• [Records shown]
* Start *

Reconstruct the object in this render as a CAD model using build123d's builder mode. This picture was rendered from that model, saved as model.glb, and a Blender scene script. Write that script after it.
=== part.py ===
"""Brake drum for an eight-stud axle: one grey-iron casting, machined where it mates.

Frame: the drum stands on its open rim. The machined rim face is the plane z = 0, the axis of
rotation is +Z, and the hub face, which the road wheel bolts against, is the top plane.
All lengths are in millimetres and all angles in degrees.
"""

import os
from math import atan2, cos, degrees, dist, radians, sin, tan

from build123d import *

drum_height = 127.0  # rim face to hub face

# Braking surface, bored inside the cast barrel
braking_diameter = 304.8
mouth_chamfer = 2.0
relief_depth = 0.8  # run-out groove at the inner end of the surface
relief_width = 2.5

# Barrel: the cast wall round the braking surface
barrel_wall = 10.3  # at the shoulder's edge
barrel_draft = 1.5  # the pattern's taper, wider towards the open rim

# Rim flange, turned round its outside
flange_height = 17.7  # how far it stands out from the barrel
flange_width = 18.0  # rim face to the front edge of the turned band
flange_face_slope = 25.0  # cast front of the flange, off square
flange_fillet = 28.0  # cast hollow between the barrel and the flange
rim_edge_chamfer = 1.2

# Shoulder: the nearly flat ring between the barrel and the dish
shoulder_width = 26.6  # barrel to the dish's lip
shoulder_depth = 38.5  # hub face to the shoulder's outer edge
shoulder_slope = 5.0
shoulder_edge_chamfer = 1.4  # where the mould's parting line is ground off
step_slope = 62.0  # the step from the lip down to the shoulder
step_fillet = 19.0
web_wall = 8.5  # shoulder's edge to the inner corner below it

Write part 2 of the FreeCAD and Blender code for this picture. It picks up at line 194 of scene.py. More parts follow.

* End *
* Start *

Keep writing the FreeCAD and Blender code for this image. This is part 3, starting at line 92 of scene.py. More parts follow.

* End *
* Start *

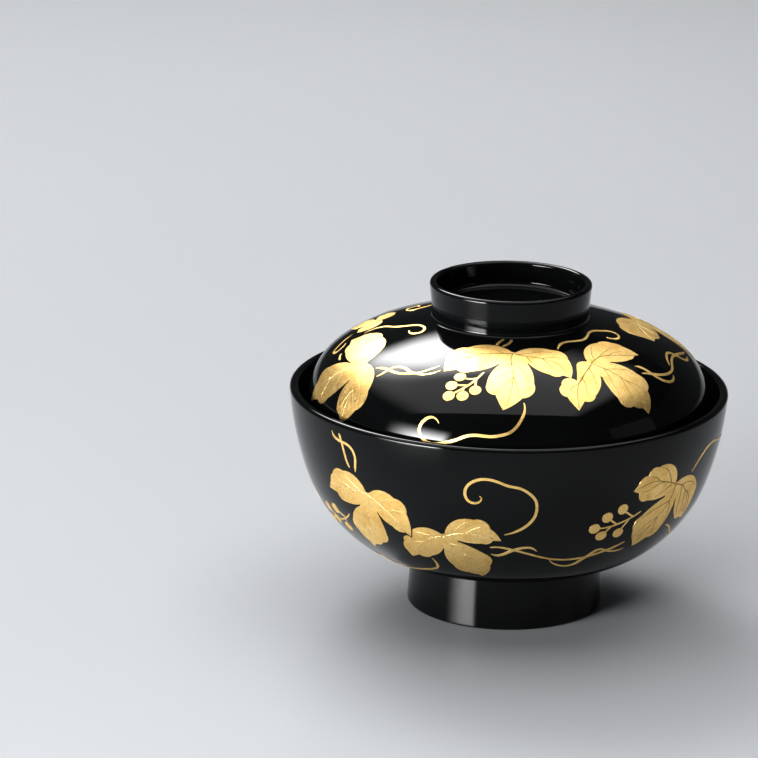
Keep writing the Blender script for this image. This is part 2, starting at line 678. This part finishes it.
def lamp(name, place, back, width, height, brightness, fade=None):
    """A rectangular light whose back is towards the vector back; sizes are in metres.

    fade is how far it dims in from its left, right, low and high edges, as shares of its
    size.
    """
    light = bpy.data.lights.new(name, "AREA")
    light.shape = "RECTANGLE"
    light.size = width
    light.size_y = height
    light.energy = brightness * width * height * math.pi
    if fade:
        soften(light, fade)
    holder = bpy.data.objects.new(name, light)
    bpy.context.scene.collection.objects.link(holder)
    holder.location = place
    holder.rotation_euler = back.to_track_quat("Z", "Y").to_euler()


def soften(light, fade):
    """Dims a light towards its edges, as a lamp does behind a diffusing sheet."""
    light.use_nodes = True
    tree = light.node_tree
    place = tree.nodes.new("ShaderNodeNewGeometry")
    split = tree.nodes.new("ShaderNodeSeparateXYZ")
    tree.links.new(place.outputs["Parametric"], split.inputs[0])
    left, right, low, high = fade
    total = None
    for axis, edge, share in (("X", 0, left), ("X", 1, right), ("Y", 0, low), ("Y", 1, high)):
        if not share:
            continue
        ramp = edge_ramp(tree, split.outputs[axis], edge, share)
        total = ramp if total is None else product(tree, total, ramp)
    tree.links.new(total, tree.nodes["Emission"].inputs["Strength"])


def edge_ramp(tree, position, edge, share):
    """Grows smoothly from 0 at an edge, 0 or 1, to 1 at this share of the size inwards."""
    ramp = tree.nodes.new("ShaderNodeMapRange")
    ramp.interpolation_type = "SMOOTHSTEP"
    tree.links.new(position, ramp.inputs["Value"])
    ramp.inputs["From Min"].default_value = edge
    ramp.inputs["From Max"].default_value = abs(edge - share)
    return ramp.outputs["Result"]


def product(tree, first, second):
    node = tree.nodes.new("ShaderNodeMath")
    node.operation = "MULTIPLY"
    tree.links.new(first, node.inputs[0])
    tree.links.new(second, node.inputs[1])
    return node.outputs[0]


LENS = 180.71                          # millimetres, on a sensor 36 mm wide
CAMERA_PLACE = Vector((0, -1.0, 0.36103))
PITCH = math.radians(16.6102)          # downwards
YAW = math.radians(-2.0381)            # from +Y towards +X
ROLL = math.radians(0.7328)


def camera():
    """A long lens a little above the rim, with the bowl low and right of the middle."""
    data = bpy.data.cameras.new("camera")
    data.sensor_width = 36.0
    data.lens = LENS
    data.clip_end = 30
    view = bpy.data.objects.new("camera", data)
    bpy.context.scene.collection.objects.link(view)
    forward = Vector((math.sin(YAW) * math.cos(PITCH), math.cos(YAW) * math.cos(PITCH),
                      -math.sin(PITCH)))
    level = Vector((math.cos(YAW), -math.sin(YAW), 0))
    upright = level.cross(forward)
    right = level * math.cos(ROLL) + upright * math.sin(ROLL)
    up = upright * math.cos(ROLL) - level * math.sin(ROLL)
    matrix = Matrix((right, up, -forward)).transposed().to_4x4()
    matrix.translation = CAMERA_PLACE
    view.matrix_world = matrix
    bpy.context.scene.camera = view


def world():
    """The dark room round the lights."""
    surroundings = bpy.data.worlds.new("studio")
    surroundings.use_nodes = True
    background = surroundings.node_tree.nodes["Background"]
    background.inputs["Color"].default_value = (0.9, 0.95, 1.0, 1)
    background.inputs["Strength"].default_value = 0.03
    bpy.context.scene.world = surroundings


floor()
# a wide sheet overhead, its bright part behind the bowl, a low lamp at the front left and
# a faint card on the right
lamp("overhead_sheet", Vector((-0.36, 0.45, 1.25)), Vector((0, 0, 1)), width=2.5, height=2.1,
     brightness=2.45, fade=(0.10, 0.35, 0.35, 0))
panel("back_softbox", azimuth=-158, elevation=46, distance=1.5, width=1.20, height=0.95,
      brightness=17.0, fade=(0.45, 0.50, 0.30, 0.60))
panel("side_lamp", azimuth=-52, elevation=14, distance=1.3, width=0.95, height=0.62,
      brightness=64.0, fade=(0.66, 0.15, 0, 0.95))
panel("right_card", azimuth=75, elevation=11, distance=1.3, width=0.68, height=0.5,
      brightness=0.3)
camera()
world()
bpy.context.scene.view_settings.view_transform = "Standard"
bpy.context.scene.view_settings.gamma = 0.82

* End *

• [Exercise details] Where a line above contains the string "image", copy that line.

• [Result]
Keep writing the FreeCAD and Blender code for this image. This is part 3, starting at line 92 of scene.py. More parts follow.
Keep writing the Blender script for this image. This is part 2, starting at line 678. This part finishes it.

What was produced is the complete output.